## Task prompt
All of the data below must be repeated exactly.
----- Recorded information
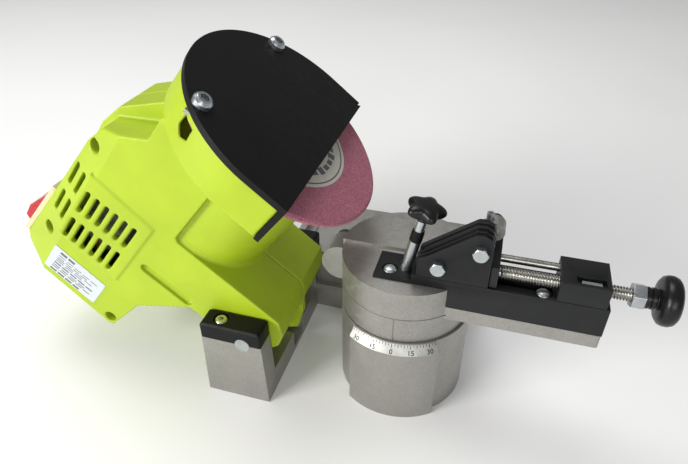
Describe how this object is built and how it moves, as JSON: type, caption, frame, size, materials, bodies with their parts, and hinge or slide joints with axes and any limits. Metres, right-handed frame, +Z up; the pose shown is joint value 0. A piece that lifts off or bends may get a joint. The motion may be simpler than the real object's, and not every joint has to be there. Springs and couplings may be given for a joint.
{
  "type": "chain grinder",
  "caption": "Bench saw-chain sharpener: a motor head with a guarded abrasive wheel hinges in a cast yoke over a swivelling chain vise.",
  "frame": {"origin": "on the ground under the middle of the bounding box", "axes": "+X from the yoke to the turntable and vise, +Y away from the operator, +Z up"},
  "size_m": [0.3226, 0.1445, 0.1748],
  "materials": {
    "cast_aluminium": "as-cast, fine grain, matt",
    "black_plastic": "moulded, fine texture",
    "black_knob": "moulded, satin gloss",
    "black_steel": "black oxide and paint, satin",
    "green_plastic": "moulded lime green, satin",
    "zinc": "bright zinc plate",
    "yellow_zinc": "yellow zinc plate",
    "steel": "turned and ground",
    "scale_strip": "machined bright, dark marks",
    "abrasive": "pink fused alumina, vitrified, granular",
    "label_paper": "uncoated card",
    "plate_film": "blank white film",
    "cream_plastic": "moulded",
    "red_plastic": "moulded, glossy",
    "laminations": "varnished steel sheets",
    "copper": "turned copper bars",
    "brass": "pressed",
    "belt_rubber": "flat belt"
  },
  "bodies": {
    "base": {"base_casting": "cast_aluminium", "yoke_cap_front": "black_plastic", "yoke_cap_rear": "black_plastic", "cap_screws": "yellow_zinc", "hinge_pin": "zinc", "angle_scale": "scale_strip", "depth_stop_nut": "zinc"},
    "depth_stop": {"depth_stop_screw": "zinc"},
    "turntable": {"turntable": "cast_aluminium", "pivot_bolt": "zinc", "pivot_washer": "zinc", "vise_rail": "black_steel", "rail_screws": "zinc", "jaw_front": "black_steel", "jaw_bolts": "zinc", "jaw_nuts": "zinc", "clamp_stud": "zinc", "clamp_collar": "black_plastic", "screw_block": "black_steel", "block_insert": "zinc", "guide_rod": "steel"},
    "lock_knob": {"table_lock_knob": "black_knob"},
    "rear_jaw": {"jaw_rear": "black_steel"},
    "clamp_knob": {"clamp_knob": "black_knob"},
    "stop_carriage": {"stop_carriage": "black_steel", "stop_pin": "zinc"},
    "adjuster": {"adjuster_screw": "steel", "adjuster_nut": "zinc", "adjuster_knob": "black_knob"},
    "chain_stop": {"chain_stop": "cast_aluminium", "stop_set_screw": "zinc"},
    "head": {"housing_front": "green_plastic", "housing_rear": "green_plastic", "housing_screws": "zinc", "hinge_sleeve": "steel", "wheel_cover": "black_plastic", "cover_screws": "zinc", "cover_nuts": "steel", "rating_plate": "plate_film", "switch_frame": "cream_plastic", "switch_body": "black_plastic", "cable_gland": "black_plastic", "motor_stator": "laminations", "brush_holders": "brass", "motor_bearings": "steel", "drive_belt": "belt_rubber", "spindle_bearings": "steel"},
    "rocker": {"switch_rocker": "red_plastic"},
    "rotor": {"motor_rotor": "laminations", "commutator": "copper", "cooling_fan": "black_plastic", "drive_pulley": "black_plastic"},
    "spindle": {"spindle": "steel", "driven_pulley": "black_plastic", "inner_flange": "zinc", "grinding_wheel": "abrasive", "wheel_label": "label_paper", "outer_flange": "zinc", "wheel_screw": "zinc"}
  },
  "joints": [
    {"name": "head_tilt", "type": "hinge", "parent": "base", "child": "head", "pos_m": [-0.02378, -0.01875, 0.0394], "axis": [0, 1, 0], "range_deg": [0, 17]},
    {"name": "table_swivel", "type": "hinge", "parent": "base", "child": "turntable", "pos_m": [0.04762, -0.01875, 0.06], "axis": [0, 0, 1], "range_deg": [-35, 35]},
    {"name": "lock_knob_turn", "type": "hinge", "parent": "turntable", "child": "lock_knob", "pos_m": [0.04762, -0.01875, 0.03], "axis": [0, 0, 1], "range_deg": [0, 180]},
    {"name": "depth_stop_slide", "type": "slide", "parent": "base", "child": "depth_stop", "axis": [1, 0, 0], "range_m": [-0.004, 0]},
    {"name": "rear_jaw_slide", "type": "slide", "parent": "turntable", "child": "rear_jaw", "axis": [0, -1, 0], "range_m": [0, 0.0011]},
    {"name": "clamp_turn", "type": "hinge", "parent": "turntable", "child": "clamp_knob", "pos_m": [0.04922, -0.03295, 0.0803], "axis": [0.1994, 0, 0.9799], "range_deg": [0, 540]},
    {"name": "stop_slide", "type": "slide", "parent": "turntable", "child": "stop_carriage", "axis": [1, 0, 0], "range_m": [0, 0.012]},
    {"name": "adjuster_turn", "type": "hinge", "parent": "stop_carriage", "child": "adjuster", "pos_m": [0.13762, -0.035, 0.089], "axis": [1, 0, 0], "range_deg": [0, 3600]},
    {"name": "chain_stop_flip", "type": "hinge", "parent": "stop_carriage", "child": "chain_stop", "pos_m": [0.08572, -0.02075, 0.1025], "axis": [0, 1, 0], "range_deg": [0, 60]},
    {"name": "rocker_tilt", "type": "hinge", "parent": "head", "child": "rocker", "pos_m": [-0.14696, -0.01875, 0.07792], "axis": [0, 1, 0], "range_deg": [-10, 0]},
    {"name": "wheel_spin", "type": "hinge", "parent": "head", "child": "spindle", "pos_m": [-0.02491, -0.01875, 0.11775], "axis": [0.632, 0, 0.7749], "continuous": true},
    {"name": "motor_spin", "type": "hinge", "parent": "head", "child": "rotor", "pos_m": [-0.09198, -0.01875, 0.09502], "axis": [0.632, 0, 0.7749], "continuous": true}
  ],
  "couplings": [
    {"joint": "clamp_turn", "follows": "rear_jaw_slide", "rad_per_m": 8568},
    {"joint": "adjuster_turn", "follows": "stop_slide", "rad_per_m": 5236},
    {"joint": "motor_spin", "follows": "wheel_spin", "ratio": 2.29}
  ]
}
----------
## Response
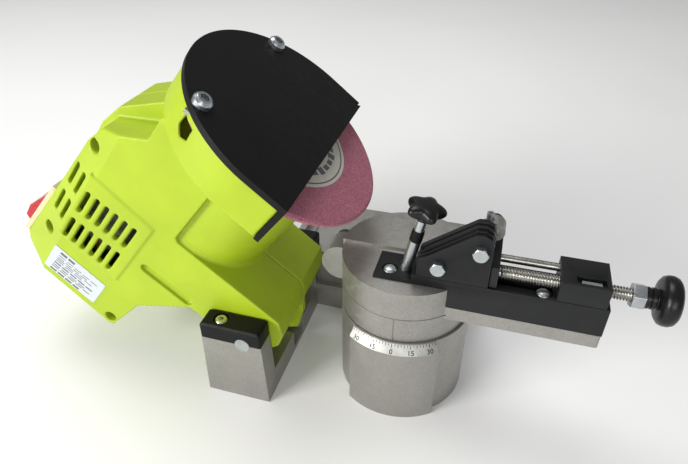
Describe how this object is built and how it moves, as JSON: type, caption, frame, size, materials, bodies with their parts, and hinge or slide joints with axes and any limits. Metres, right-handed frame, +Z up; the pose shown is joint value 0. A piece that lifts off or bends may get a joint. The motion may be simpler than the real object's, and not every joint has to be there. Springs and couplings may be given for a joint.
{
  "type": "chain grinder",
  "caption": "Bench saw-chain sharpener: a motor head with a guarded abrasive wheel hinges in a cast yoke over a swivelling chain vise.",
  "frame": {"origin": "on the ground under the middle of the bounding box", "axes": "+X from the yoke to the turntable and vise, +Y away from the operator, +Z up"},
  "size_m": [0.3226, 0.1445, 0.1748],
  "materials": {
    "cast_aluminium": "as-cast, fine grain, matt",
    "black_plastic": "moulded, fine texture",
    "black_knob": "moulded, satin gloss",
    "black_steel": "black oxide and paint, satin",
    "green_plastic": "moulded lime green, satin",
    "zinc": "bright zinc plate",
    "yellow_zinc": "yellow zinc plate",
    "steel": "turned and ground",
    "scale_strip": "machined bright, dark marks",
    "abrasive": "pink fused alumina, vitrified, granular",
    "label_paper": "uncoated card",
    "plate_film": "blank white film",
    "cream_plastic": "moulded",
    "red_plastic": "moulded, glossy",
    "laminations": "varnished steel sheets",
    "copper": "turned copper bars",
    "brass": "pressed",
    "belt_rubber": "flat belt"
  },
  "bodies": {
    "base": {"base_casting": "cast_aluminium", "yoke_cap_front": "black_plastic", "yoke_cap_rear": "black_plastic", "cap_screws": "yellow_zinc", "hinge_pin": "zinc", "angle_scale": "scale_strip", "depth_stop_nut": "zinc"},
    "depth_stop": {"depth_stop_screw": "zinc"},
    "turntable": {"turntable": "cast_aluminium", "pivot_bolt": "zinc", "pivot_washer": "zinc", "vise_rail": "black_steel", "rail_screws": "zinc", "jaw_front": "black_steel", "jaw_bolts": "zinc", "jaw_nuts": "zinc", "clamp_stud": "zinc", "clamp_collar": "black_plastic", "screw_block": "black_steel", "block_insert": "zinc", "guide_rod": "steel"},
    "lock_knob": {"table_lock_knob": "black_knob"},
    "rear_jaw": {"jaw_rear": "black_steel"},
    "clamp_knob": {"clamp_knob": "black_knob"},
    "stop_carriage": {"stop_carriage": "black_steel", "stop_pin": "zinc"},
    "adjuster": {"adjuster_screw": "steel", "adjuster_nut": "zinc", "adjuster_knob": "black_knob"},
    "chain_stop": {"chain_stop": "cast_aluminium", "stop_set_screw": "zinc"},
    "head": {"housing_front": "green_plastic", "housing_rear": "green_plastic", "housing_screws": "zinc", "hinge_sleeve": "steel", "wheel_cover": "black_plastic", "cover_screws": "zinc", "cover_nuts": "steel", "rating_plate": "plate_film", "switch_frame": "cream_plastic", "switch_body": "black_plastic", "cable_gland": "black_plastic", "motor_stator": "laminations", "brush_holders": "brass", "motor_bearings": "steel", "drive_belt": "belt_rubber", "spindle_bearings": "steel"},
    "rocker": {"switch_rocker": "red_plastic"},
    "rotor": {"motor_rotor": "laminations", "commutator": "copper", "cooling_fan": "black_plastic", "drive_pulley": "black_plastic"},
    "spindle": {"spindle": "steel", "driven_pulley": "black_plastic", "inner_flange": "zinc", "grinding_wheel": "abrasive", "wheel_label": "label_paper", "outer_flange": "zinc", "wheel_screw": "zinc"}
  },
  "joints": [
    {"name": "head_tilt", "type": "hinge", "parent": "base", "child": "head", "pos_m": [-0.02378, -0.01875, 0.0394], "axis": [0, 1, 0], "range_deg": [0, 17]},
    {"name": "table_swivel", "type": "hinge", "parent": "base", "child": "turntable", "pos_m": [0.04762, -0.01875, 0.06], "axis": [0, 0, 1], "range_deg": [-35, 35]},
    {"name": "lock_knob_turn", "type": "hinge", "parent": "turntable", "child": "lock_knob", "pos_m": [0.04762, -0.01875, 0.03], "axis": [0, 0, 1], "range_deg": [0, 180]},
    {"name": "depth_stop_slide", "type": "slide", "parent": "base", "child": "depth_stop", "axis": [1, 0, 0], "range_m": [-0.004, 0]},
    {"name": "rear_jaw_slide", "type": "slide", "parent": "turntable", "child": "rear_jaw", "axis": [0, -1, 0], "range_m": [0, 0.0011]},
    {"name": "clamp_turn", "type": "hinge", "parent": "turntable", "child": "clamp_knob", "pos_m": [0.04922, -0.03295, 0.0803], "axis": [0.1994, 0, 0.9799], "range_deg": [0, 540]},
    {"name": "stop_slide", "type": "slide", "parent": "turntable", "child": "stop_carriage", "axis": [1, 0, 0], "range_m": [0, 0.012]},
    {"name": "adjuster_turn", "type": "hinge", "parent": "stop_carriage", "child": "adjuster", "pos_m": [0.13762, -0.035, 0.089], "axis": [1, 0, 0], "range_deg": [0, 3600]},
    {"name": "chain_stop_flip", "type": "hinge", "parent": "stop_carriage", "child": "chain_stop", "pos_m": [0.08572, -0.02075, 0.1025], "axis": [0, 1, 0], "range_deg": [0, 60]},
    {"name": "rocker_tilt", "type": "hinge", "parent": "head", "child": "rocker", "pos_m": [-0.14696, -0.01875, 0.07792], "axis": [0, 1, 0], "range_deg": [-10, 0]},
    {"name": "wheel_spin", "type": "hinge", "parent": "head", "child": "spindle", "pos_m": [-0.02491, -0.01875, 0.11775], "axis": [0.632, 0, 0.7749], "continuous": true},
    {"name": "motor_spin", "type": "hinge", "parent": "head", "child": "rotor", "pos_m": [-0.09198, -0.01875, 0.09502], "axis": [0.632, 0, 0.7749], "continuous": true}
  ],
  "couplings": [
    {"joint": "clamp_turn", "follows": "rear_jaw_slide", "rad_per_m": 8568},
    {"joint": "adjuster_turn", "follows": "stop_slide", "rad_per_m": 5236},
    {"joint": "motor_spin", "follows": "wheel_spin", "ratio": 2.29}
  ]
}